The following was retrieved from the on-line Catholic Encyclopedia
(www.newadvent.org) and other Internet sources:

St. Augustine

“Had I been a Jew in the time of that ancient people, when there was nothing better that I could be, I would undoubtedly have received circumcision. That “seal of the righteousness which is by faith” was of so great importance in that dispensation before it was abrogated by the Lord’s coming, that the angel would have strangled the infant-child of Moses, had not the child’s mother, seizing a stone, circumcised the child, and by this sacrament averted impending deaths This sacrament also arrested the waters of the Jordan, and made them flow back towards their source. This sacrament the Lord Himself received in infancy, although He abrogated it when He was crucified. For these signs of spiritual blessings were not condemned, but gave place to others which were more suitable to the later dispensation. For as circumcision was abolished by the first coming of the Lord, so baptism shall be abolished by His second coming. For as now, since the liberty of faith has come, and the yoke of bondage has been removed, no Christian receives circumcision in the flesh; so then, when the just are reigning with the Lord, and the wicked have been condemned, no one shall be baptized, but the reality which both ordinances prefigure — namely, circumcision of the heart and cleansing of the conscience- shall be eternally abiding.” — St. Augustine to Maximin, Letter 23 (AD 392)

St. John Chrysostom

Commentary on Galatians

CHAPTER V

Ver. 2. “Behold, I Paul say unto you, that if ye receive circumcision, Christ will profit you nothing.”

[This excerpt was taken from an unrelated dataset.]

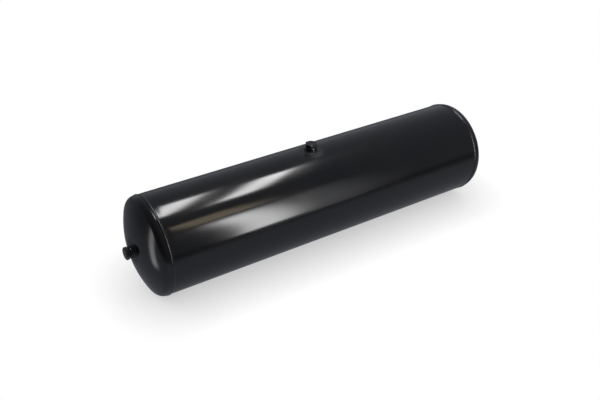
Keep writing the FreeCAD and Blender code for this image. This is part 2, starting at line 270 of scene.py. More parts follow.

Lo, what a threat! Reasonably then did he anathematize even angels. How then shall Christ profit them nothing? For he has not supported this by argument, but only declared it, the credence due to his authority, compensating, as it were, for all subsequent proof Wherefore he sets out by saying, “Behold, I Paul say unto you,” which is the expression of one who has confidence in what he asserts. We will subjoin what we can ourselves as to how Christ shall profit nothing them who are circumcised

Ver. 6. “For in Jesus Christ neither circumcision availeth any thing, nor uncircumcision; but faith working through love.”

Observe the great boldness with which he now encounters them; Let him that hath put on Christ, he says, no longer be careful about such matters. Having before said that Circumcision was hurtful, how is it that he now considers it indifferent? It is indifferent as to those who bad it previously to the Faith, but not as to those who are circumcised after the Faith was given. Observe too the view in which he places it, by setting it by the side of Uncircumcision; it is Faith that makes the difference. As in the selection of wrestlers, whether they be hook-nosed or flat-nosed, black or white, is of no importance in their trial, it is only necessary to seek that they be strong and skilful; so all these bodily accidents do not injure one who is to be enrolled under the New Covenant, nor does their presence assist him.

St. Thomas…

holds that circumcision was a figure of baptism: this retrenches and restrains the animal man as that removed a part of his body — which physical act indicated the spiritual effect of the sacrament (De Sac., Summa, III, Q. lxx, a. 1). He gives three reasons why the organ of generation rather than any other was to be circumcised:

Abraham was to be blessed in his seed;
The rite was to take away original sin, which comes by generation;
It was to restrain concupiscence, which is found especially in the generative organs (III, Q. lxx, a. 3).
St. Cyprian: In respect of the case of infants, which you say ought not to be baptized within the second or third day after birth, and that the law of ancient circumcision should be regarded, so that you think that one who is just born should not be baptized and sanctified within the eighth day, we all thought very differently in our council. For in this course which you thought was to be taken, no one agreed; but we all rather judge that the mercy and grace of God is not to be refused to any one born of man… Spiritual circumcision ought not to be hindered by carnal circumcision… we ought to shrink from hindering an infant, who, being lately born, has not sinned, except in that, being born after the flesh according to Adam, he has contracted the contagion of the ancient death at its earliest birth, who approaches the more easily on this very account to the reception of the forgiveness of sins – that to him are remitted, not his own sins, but the sins of another” (Letter 58 to Fidus).

St. Justin Martyr – Dialogue with Trypho (Between 138A.D. and 161 A.D.)

We too, would observe your circumcision of the flesh, your Sabbath days, and in a word, all you festivals, if we were not aware of the reason why they were imposed upon you, namely, because of your sins and the hardness of heart.

The custom of circumcising the flesh, handed down from Abraham, was given to you as a distinguishing mark, to set you off from other nations and from us Christians. The purpose of this was that you and only you might suffer the afflictions that are now justly yours; that only your land be desolated, and you cities ruined by fire, that the fruits of you land be eaten by strangers before your very eyes; that not one of you be permitted to enter your city of Jerusalem. Your circumcision of the flesh is the only mark by which you can certainly be distinguished from other men…as I stated before it was by reason of your sins and the sins of your fathers that, among other precepts, God imposed upon you the observance of the sabbath as a mark.